Vacuum dust, then wipe with a slightly damp microfiber cloth so grit does not stay behind; even small particles show through primer and top coats as bumps.

Prime Every Surface

Apply primer with a high quality brush for corners and a small roller for flat areas. Work from the back of each door first, then the front so you do not rush visible faces. Watch for drips along panel edges and inside profiles and smooth them while the coat is still wet.

Let primer dry for the full time on the can before you sand lightly and add another coat where needed. Edges and end grain often need extra attention because they soak up primer quickly.

Apply Paint In Thin Coats

Stir your paint well and pour a small amount into a working tray. Use a brush to cut around trim details, then follow right behind with a foam or microfiber roller to level the surface. Two to three thin coats beat one heavy coat because they cure harder and resist dents and scratches better.

Spraying Vs Rolling Cabinets

Spraying doors can give a smooth finish, yet it adds setup time, masking, and safety steps. Rolling with a fine nap roller and tipping off with a brush still delivers a sharp result in most homes, especially once hardware and lighting draw eyes to the room as a whole instead of each door up close.

Reassemble Without Ruining The Finish

Give doors and drawers generous dry time before you handle them. Many cabinet paints feel dry to the touch in a few hours but keep hardening for days. Lay a soft towel on your work table while you screw hinges back on so painted faces do not pick up dents.

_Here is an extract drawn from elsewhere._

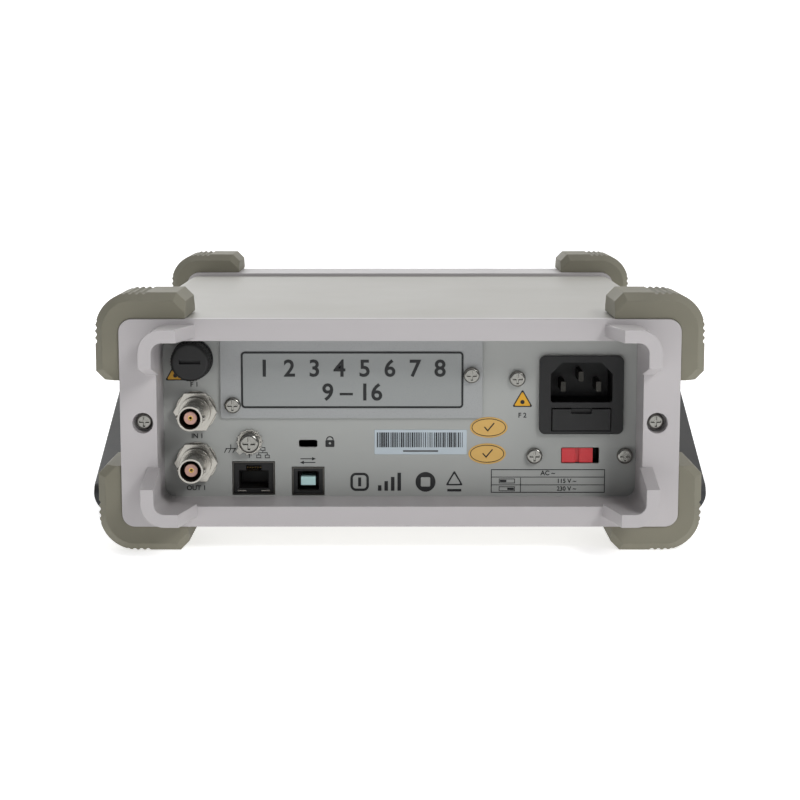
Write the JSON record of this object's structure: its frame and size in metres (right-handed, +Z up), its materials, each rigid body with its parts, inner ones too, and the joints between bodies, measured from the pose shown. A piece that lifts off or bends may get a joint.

Hang each door, adjust the hinges so gaps look even, then install knobs and pulls. Soft close bumpers on frame corners keep doors from slamming and help protect new paint. Small touch ups with a fine brush can handle any tiny marks left from reassembly.

So, can you paint all types of kitchen cabinets? You can paint many of them with good results as long as the surface is sound, you match products to the material, and you take your time with cleaning, sanding, and priming before that first coat of color.